MERAUKE, PAPUA SELATAN – Pemerintah Provinsi (Pemprov) Papua Selatan diwakili Biro Pemerintahan Otonomi Khusus (Otsus) dan Kesejahteraan Rakyat (Kesra) Provinsi Papua Selatan pada Senin (15/7/24) hadir menyaksikan kepulangan 13 nelayan dari total 15 nelayan asal Merauke yang dideportasi dari Darwin, Australia ke tanah air melalui Bandar Udara Denpasar, Bali mulai tanggal 6-15 Juli 2024.
Pemprov Papua Selatan bersama Pemerintah Kabupaten Merauke dan Ketua Himpunan Nelayan Seluruh Indonesia (HNSI) Provinsi Papua Selatan menyambangi belasan nelayan yang kini berada ditempat penampungan pangkalan Pengawasan Sumber Daya Kelautan dan Perikanan (PSDKP) Benoa, Jalan Pelabuhan Umum Benoa, Denpasar, Bali.
Kondisi 13 nelayan diantaranya 2 kapten KM Nurlela dan KM Putra Ikhsan beserta 11 Anak Buah Kapal (ABK) dalam keadaan sehat. Sedangkan, seorang nelayan dalam proses kepulangan dari Darwin menggunakan penerbangan komersial Jetstar JQ 082 pada 16 Juli dan tiba di Denpasar 17 Juli 2024 pukul 01.35 WITA. Kemudian, seorang nelayan lagi atas nama Janneng berdasarkan informasi dari KJRI di Darwin, belum bisa dideportasi ke tanah air karena sakit sehingga masih perlu pengawasan.
Penjabat (Pj) Sekretaris Daerah Provinsi Papua Selatan, Maddaremmeng menuturkan, pemerintah hadir ketika ada masyarakat yang kesulitan seperti yang terjadi saat ini adanya kepulangan 15 nelayan yang tertangkap di Australia.
“Seperti kita ketahui bersama, pembiayaan untuk pemulangan nelayan dari Denpasar, Bali ke Merauke sudah disiapkan oleh Pemerintah Kabupaten Merauke. Maka pemerintah provinsi hadir untuk memastikan dan menyaksikan pemulangan nelayan. Supaya masyarakat tahu bahwa Pemkab Merauke dan Pemprov Papua Selatan hadir ketika masyarakat membutuhkan atau kesulitan,” ungkapnya kepada wartawan di sela-sela kegiatan.
Maddaremmeng memberikan pesan bijak kepada seluruh nelayan di wilayah cakupan Provinsi Papua Selatan untuk berhati-hati, melihat, dan memastikan tidak melewati batas negara saat mengais rejeki. Karena ada konsekuensi yang diterima bagi setiap pelanggar lintas batas negara.
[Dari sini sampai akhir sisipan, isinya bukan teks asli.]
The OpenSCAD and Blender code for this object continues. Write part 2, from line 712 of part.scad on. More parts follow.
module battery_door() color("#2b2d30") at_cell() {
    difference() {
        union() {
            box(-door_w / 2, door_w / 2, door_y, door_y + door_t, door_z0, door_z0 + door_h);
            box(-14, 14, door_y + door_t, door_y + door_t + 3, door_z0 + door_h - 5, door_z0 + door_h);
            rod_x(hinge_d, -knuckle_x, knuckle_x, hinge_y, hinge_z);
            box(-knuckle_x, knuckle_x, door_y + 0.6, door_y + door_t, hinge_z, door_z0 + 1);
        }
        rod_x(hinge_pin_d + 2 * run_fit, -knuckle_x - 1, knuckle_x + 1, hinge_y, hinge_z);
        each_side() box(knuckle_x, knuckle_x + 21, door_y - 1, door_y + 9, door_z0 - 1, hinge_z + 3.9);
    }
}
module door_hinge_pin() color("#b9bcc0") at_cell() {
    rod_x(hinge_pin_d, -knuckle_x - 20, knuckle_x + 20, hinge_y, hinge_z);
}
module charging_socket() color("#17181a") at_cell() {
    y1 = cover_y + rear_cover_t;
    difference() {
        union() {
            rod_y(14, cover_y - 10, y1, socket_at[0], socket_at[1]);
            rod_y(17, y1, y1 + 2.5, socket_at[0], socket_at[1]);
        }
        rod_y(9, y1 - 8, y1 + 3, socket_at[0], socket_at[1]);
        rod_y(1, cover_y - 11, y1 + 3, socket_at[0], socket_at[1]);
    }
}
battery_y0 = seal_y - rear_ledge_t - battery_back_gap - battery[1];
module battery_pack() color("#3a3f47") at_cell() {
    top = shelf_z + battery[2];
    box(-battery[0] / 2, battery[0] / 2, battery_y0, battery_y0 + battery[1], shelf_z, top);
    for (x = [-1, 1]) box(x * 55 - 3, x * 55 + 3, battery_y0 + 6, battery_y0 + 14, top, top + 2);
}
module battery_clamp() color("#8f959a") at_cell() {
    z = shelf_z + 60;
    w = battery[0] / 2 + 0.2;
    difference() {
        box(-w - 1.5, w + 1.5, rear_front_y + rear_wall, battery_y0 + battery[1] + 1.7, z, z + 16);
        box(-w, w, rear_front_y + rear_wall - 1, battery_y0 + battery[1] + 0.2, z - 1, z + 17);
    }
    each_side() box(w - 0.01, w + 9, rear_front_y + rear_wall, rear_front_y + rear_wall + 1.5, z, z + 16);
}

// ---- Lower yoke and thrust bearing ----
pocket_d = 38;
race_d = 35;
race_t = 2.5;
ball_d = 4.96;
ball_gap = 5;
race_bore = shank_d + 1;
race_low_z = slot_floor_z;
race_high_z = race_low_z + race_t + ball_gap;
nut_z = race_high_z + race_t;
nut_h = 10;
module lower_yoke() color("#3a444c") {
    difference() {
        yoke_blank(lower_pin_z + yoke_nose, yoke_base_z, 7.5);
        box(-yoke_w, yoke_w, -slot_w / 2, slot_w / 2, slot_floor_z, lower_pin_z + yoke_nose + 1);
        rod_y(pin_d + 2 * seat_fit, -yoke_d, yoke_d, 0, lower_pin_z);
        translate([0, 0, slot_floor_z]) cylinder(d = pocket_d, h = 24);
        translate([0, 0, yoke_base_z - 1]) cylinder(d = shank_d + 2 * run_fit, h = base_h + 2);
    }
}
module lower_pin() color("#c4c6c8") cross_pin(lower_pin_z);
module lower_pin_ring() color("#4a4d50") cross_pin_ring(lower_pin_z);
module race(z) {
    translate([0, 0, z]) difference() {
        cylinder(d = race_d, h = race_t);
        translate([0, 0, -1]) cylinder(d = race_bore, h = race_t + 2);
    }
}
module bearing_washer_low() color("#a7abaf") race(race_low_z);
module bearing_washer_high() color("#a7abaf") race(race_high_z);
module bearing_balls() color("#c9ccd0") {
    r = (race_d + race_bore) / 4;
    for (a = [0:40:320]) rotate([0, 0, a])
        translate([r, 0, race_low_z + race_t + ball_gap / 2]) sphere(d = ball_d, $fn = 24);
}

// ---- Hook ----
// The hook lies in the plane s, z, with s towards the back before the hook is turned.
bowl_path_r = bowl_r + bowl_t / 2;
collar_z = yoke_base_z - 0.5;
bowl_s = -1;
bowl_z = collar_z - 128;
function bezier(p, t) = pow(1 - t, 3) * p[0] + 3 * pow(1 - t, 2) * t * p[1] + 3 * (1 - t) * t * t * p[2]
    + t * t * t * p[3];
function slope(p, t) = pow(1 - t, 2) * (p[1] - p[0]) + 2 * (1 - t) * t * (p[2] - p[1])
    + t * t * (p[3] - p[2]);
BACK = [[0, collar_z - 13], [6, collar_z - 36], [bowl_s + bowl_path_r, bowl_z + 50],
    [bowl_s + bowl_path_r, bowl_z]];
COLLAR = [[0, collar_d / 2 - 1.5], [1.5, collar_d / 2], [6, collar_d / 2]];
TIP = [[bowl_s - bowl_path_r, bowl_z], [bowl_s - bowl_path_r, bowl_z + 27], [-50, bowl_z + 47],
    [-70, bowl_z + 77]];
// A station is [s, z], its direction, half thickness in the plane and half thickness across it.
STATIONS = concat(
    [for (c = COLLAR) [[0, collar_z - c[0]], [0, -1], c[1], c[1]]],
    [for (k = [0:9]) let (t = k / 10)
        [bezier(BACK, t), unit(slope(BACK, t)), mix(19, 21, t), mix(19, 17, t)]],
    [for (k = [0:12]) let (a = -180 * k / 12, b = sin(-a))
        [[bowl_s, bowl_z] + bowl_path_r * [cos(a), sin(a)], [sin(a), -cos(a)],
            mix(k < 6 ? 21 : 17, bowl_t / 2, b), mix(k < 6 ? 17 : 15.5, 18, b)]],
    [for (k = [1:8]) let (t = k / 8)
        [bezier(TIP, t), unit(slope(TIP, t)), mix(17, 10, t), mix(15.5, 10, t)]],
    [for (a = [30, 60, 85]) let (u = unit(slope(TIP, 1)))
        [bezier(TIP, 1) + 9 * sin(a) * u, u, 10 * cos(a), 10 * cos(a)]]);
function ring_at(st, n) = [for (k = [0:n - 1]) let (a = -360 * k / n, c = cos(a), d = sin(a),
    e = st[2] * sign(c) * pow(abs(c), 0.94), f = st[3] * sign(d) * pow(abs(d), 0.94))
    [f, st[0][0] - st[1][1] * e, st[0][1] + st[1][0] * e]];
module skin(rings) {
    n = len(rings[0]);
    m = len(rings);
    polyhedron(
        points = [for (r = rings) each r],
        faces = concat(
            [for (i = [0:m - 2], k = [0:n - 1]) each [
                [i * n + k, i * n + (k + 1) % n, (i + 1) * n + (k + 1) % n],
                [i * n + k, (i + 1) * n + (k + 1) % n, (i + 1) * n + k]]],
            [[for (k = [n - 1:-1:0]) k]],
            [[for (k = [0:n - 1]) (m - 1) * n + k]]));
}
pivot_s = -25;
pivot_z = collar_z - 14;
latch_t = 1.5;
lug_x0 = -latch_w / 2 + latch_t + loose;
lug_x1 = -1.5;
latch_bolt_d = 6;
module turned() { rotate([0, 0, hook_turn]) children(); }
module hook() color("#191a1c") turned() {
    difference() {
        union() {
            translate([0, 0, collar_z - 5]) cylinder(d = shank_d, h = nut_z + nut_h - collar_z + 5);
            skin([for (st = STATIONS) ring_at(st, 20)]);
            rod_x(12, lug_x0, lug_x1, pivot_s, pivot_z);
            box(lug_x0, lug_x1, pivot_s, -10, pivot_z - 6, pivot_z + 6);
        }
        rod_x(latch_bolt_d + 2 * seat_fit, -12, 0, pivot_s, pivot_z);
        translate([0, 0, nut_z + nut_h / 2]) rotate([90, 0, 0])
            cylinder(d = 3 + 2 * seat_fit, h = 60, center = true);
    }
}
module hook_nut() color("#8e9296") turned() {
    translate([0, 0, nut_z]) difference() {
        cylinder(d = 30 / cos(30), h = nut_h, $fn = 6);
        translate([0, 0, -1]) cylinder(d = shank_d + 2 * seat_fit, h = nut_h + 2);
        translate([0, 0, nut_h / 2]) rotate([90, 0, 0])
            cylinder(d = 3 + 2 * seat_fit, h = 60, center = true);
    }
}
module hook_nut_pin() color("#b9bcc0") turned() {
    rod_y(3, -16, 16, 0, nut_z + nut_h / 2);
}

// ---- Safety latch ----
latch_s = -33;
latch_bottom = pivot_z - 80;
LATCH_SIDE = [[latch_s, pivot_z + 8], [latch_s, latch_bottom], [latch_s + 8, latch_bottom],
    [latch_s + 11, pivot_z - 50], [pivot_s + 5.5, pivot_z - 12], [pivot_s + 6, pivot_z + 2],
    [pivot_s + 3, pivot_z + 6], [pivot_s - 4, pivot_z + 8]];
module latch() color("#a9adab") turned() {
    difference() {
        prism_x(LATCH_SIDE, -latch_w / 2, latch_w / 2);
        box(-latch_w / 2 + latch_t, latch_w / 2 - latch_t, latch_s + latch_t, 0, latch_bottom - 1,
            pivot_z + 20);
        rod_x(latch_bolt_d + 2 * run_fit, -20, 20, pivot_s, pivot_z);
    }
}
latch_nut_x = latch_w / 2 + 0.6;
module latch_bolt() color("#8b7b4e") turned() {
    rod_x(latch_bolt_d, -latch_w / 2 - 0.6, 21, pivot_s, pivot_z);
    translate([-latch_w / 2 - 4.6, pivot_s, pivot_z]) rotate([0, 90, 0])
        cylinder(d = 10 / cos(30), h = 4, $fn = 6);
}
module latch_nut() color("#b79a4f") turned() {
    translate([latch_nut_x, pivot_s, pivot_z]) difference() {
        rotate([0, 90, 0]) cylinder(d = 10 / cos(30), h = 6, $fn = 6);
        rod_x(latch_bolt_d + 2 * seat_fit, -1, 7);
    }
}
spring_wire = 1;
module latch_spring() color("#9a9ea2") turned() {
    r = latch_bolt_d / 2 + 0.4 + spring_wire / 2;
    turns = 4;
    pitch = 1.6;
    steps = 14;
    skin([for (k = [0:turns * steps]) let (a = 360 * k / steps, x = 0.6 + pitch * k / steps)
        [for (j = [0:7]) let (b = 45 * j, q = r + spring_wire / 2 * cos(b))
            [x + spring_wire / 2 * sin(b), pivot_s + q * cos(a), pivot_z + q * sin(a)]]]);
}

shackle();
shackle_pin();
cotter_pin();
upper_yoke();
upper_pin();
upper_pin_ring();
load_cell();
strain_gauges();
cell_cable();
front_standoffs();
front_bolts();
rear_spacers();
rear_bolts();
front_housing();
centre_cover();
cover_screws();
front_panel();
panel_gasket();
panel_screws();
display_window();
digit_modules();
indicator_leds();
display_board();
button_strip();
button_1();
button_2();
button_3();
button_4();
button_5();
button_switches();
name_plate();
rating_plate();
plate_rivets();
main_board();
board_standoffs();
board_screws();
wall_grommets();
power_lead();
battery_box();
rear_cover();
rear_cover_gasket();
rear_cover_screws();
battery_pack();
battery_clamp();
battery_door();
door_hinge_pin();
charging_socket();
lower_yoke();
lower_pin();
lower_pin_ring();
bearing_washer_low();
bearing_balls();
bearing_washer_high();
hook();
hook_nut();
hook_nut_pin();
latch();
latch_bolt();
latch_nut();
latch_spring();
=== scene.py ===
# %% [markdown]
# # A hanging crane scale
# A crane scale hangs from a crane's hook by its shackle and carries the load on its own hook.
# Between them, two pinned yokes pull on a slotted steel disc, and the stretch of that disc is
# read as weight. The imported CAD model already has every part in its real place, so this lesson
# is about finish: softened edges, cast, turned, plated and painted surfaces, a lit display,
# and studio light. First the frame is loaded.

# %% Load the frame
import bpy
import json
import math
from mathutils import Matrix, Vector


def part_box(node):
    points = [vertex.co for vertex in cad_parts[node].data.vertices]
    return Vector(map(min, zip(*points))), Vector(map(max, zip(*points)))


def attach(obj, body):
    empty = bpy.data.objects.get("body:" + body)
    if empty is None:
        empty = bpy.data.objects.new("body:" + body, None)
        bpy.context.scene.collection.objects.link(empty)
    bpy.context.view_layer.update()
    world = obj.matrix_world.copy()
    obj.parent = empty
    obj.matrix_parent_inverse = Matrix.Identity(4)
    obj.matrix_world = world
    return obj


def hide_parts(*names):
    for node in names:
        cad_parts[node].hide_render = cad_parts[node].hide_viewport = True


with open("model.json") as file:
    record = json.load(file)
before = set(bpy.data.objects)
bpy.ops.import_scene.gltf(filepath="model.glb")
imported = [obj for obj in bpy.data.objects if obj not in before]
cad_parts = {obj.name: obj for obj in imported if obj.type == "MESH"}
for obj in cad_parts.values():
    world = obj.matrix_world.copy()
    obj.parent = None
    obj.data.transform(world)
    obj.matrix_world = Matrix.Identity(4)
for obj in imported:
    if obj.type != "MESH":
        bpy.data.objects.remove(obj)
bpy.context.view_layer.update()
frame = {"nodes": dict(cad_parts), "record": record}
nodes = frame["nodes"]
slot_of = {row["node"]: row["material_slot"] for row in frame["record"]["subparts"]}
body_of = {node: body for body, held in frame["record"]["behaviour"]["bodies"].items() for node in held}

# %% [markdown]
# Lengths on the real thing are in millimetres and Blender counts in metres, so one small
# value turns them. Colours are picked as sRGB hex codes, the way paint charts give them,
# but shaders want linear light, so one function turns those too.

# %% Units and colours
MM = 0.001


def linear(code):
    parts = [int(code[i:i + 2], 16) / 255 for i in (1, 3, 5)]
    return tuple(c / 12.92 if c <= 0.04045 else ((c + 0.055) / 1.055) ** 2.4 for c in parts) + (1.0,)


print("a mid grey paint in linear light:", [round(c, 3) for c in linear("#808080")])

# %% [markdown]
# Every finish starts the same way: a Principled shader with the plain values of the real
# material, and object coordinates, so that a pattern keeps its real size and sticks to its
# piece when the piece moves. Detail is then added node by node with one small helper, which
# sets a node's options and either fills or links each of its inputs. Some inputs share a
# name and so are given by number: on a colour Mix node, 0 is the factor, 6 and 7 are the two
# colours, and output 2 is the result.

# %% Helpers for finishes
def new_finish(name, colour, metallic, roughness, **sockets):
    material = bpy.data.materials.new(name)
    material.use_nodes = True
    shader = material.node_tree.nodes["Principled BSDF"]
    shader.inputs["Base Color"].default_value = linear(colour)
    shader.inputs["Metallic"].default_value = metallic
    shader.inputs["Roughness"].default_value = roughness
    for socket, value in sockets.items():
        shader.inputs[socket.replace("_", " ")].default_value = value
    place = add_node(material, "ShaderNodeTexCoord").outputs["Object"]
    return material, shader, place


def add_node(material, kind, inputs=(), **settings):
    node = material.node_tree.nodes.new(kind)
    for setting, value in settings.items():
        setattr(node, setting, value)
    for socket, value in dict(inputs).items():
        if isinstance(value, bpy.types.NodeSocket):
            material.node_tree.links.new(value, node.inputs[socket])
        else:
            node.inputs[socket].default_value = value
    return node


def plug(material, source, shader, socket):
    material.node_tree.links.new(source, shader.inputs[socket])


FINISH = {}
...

“Teman-teman nelayan hati-hati, melihat dan memastikan supaya batas-batas negara itu tidak terlewati karena kalau terjadi hal seperti ini (15 nelayan tertangkap, red) maka yang paling dirugikan adalah masyarakat juga,” tegasnya.
Pj Sekda Maddaremmeng mengatakan, pemerintah berkewajiban membantu masyarakatnya. Pantang menyerah dalam melayani masyarakat, namun diharapkan masyarakat tidak melanggar aturan.
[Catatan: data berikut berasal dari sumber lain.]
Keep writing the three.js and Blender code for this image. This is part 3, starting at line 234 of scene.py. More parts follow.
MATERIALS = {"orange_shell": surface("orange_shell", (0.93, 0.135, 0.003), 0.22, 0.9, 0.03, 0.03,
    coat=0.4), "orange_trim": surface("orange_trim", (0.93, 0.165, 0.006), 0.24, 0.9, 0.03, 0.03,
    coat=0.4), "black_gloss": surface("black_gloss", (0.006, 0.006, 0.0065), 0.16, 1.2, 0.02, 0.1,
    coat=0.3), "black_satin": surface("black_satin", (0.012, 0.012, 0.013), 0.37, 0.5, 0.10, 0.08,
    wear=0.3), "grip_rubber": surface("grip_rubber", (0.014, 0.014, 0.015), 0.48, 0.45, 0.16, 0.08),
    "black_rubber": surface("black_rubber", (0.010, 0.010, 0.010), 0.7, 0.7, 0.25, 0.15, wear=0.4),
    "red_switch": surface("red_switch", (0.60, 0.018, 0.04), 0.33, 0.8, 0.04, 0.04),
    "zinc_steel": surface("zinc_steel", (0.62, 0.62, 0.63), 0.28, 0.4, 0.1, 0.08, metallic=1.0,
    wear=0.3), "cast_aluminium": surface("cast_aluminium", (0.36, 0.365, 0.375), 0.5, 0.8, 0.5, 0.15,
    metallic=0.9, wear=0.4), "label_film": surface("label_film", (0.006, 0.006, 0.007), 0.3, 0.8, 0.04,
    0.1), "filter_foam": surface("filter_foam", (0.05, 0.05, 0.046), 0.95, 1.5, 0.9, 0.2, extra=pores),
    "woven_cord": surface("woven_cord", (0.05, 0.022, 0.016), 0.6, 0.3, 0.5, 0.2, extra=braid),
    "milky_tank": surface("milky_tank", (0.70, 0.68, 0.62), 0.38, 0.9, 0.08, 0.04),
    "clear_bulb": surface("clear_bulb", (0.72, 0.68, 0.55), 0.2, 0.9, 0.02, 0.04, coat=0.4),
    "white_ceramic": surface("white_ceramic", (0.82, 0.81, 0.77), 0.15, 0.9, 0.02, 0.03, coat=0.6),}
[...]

Menurutnya, pemilik kapal bertanggung jawab terhadap 15 nelayan tersebut. Pj Sekda Provinsi Papua Selatan meyakini Pemkab Merauke sudah melakukan komunikasi dengan keluarga nelayan maupun dengan pemilik KM Nurlela dan KM Putra Jaya.
“Pemerintah Provinsi Papua Selatan menunggu informasi dari Pemerintah Kabupaten Merauke. Misalnya, ada kebijakan-kebijakan yang harus dilakukan Pemerintah Provinsi Papua Selatan. Koordinasi, kolaborasi antara Provinsi dan Kabupaten mutlak dilakukan,” jelas Pj Sekda PPS.
Ditanya upaya kebijakan pemerintah pasca 15 nelayan di deportasi dari Australia, Maddaremmeng mengungkapkan, Pemprov Papua Selatan akan berkoordinasi dengan Pemkab Merauke untuk kebaikan nelayan kedepan tetap bisa melaut mencari ikan.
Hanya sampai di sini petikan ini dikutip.